Certes, c’est à propos de l’Islam et des différents courants qui traversent les communautés musulmanes que cette laïcité de combat s’est de nouveau exprimée. Il ne s’agit de nier ni les difficultés ni les problèmes. Il faut aider un certain nombre de citoyens français de confession musulmane à s’insérer dans une société démocratique et pluraliste comme celle de la France, une société dans laquelle ce n’est pas l’Islam qui formate la vie sociale. Ce ne sont pas de simples incantations sur la « laïcité » qui y contribueront mais l’apprentissage de ce code de bonne conduite dont je parlais un peu plus haut. Cela ne se fait pas en un jour. N’oublions pas qu’il a fallu près d’un siècle d’ajustement et de jurisprudence pour aboutir à un « modus vivendi » entre la République et l’Église catholique.
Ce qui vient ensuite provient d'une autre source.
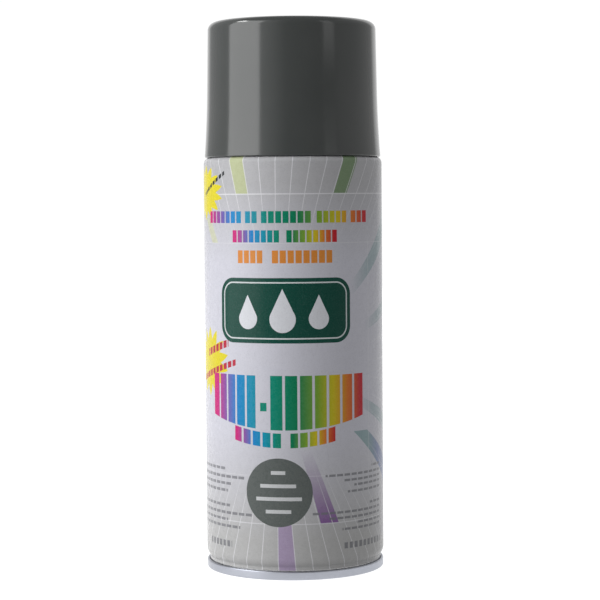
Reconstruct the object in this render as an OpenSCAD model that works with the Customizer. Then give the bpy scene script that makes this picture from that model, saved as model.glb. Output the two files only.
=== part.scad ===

Les catholiques et la laïcité
Les catholiques sont respectueux de la laïcité, de cette « saine laïcité » dont parlait, après le pape Pie XII, le pape Jean-Paul II, une laïcité, non de peur et de défiance, mais de dialogue et de respect, une laïcité qui distingue les domaines mais appelle chacun à être acteur de fraternité, non en dépit de sa religion, mais bien au cœur même de sa foi religieuse.

Cardinal Jean-Pierre Ricard, archevêque de Bordeaux

Réflexion sur la place des religions dans la société française par le cardinal Jean-Pierre Ricard, archevêque de Bordeaux, publiée dans le journal Église catholique en Gironde (avril 2015).